For starters, it was tough to determine when the campaign was officially "awake." A week ago, the Boston Globe's Brian McGrory complained that Coakley "isn't doing anything in public — no meetings with voters, no debates, no public appearances. For all we know, she's spending much of her time at home with the shades drawn waiting for Jan. 19, Election Day, to come and go." (Then again, when running for attorney general, she refused to do any debates.)

When asked, during an interview, about her foreign-policy experience, she cited visiting her sister overseas.

The Globe's Joan Vennochi — not exactly a tough sell for Democratic candidates — couldn't hide the disappointment: "Coakley seems afraid to say what she believes in, giving voters reason to conclude she believes in nothing. With health-care reform, she sounds like she believes in what's necessary at any given moment. During the primary, she said she would vote against a bill that restricted abortion funding.
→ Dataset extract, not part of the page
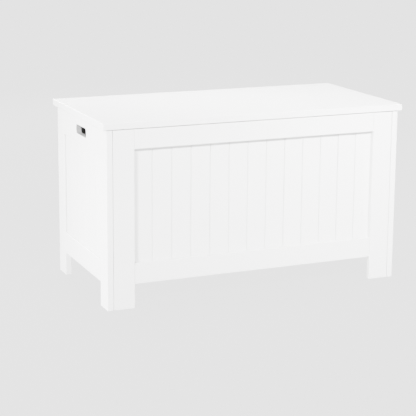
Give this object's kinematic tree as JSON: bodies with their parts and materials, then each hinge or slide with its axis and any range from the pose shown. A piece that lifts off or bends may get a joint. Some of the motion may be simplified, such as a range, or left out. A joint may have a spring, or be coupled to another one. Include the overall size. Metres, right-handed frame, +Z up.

Now, she supports a Senate bill that includes restrictions less severe than those in the House version. There are other examples of a campaign lacking in soul and a candidate lacking in heart."

Coakley's positive ad is strikingly generic, fitting almost any Democrat running for any position ("It's not what you say that matters, it's who you stand up for"), and her negative ad consists mostly of repeating the word "Republican" lots of times (and misspelling the name of the state she seeks to represent).

In the final debate, she said that there are "no terrorists" in Afghanistan. Presumably, she was thinking of a comment last year by National Security Adviser James Jones that there are fewer than 100 al-Qaeda members operating in Afghanistan. But "few" is not "none" and "terrorists" is not a synonym for "al-Qaeda," so she looks hopelessly out of touch making that argument after a suicide bomber killed seven CIA personnel in Afghanistan.

Of course, she's gone from once favoring capital punishment for cop killers and murderers who slay again while in prison, to opposing capital punishment in any circumstance, to saying she supports the law of the land — i.e., capital punishment.

Once Scott Brown collected a jaw-dropping $1.3 million in 24 hours, she and her campaign must have determined that they needed cash, and fast. This required the candidate to leave the hard-to-spell state and go to Washington, D.C., holding a fundraiser with lots of lobbyists, some from the health-care industry. Democratic strategist Michael Meehan, who is supposed to be helping the Coakley campaign with messaging, body-checked a Weekly Standard reporter to the ground right in front of the candidate. A day later, Coakley was lamely claiming, "I'm not sure what happened. I know something occurred, but I'm not privy to the facts" — photos show the Standard's reporter on the ground, illuminated by television cameras, in Coakley's line of sight — and lamenting that "I know there were people following, including two from the Brown campaign who have been very aggressive in their stalking."

Tough state attorneys general are probably unwise to play the victim card.

Inside the fundraiser, she said, "If I don't win, 2010 is going to be hell for Democrats." When asked about it, she said she did not say the words. Witnesses stand by their account, and urge any video of her remarks to be released. All of this serves to put more of a spotlight on the fact that when her campaign was in trouble, Coakley ran to a room full of lobbyists.

The Globe endorsed Coakley — the reverse would have been even more surprising than a Brown victory — but even in their praise, the editors had to acknowledge the obvious: "Coakley wasn't the most forceful or visionary candidate in the Democratic field, but her measured approach won broad support." Cynics will read between the lines, as follows: "She stinks, but she's the Democrat."

Coakley could very well win; indeed, even with Brown's surge of support and donations, she should win. But if she does fall short, she will have proven that there is indeed such a thing as a Democratic campaign and candidate too weak to win in Massachusetts.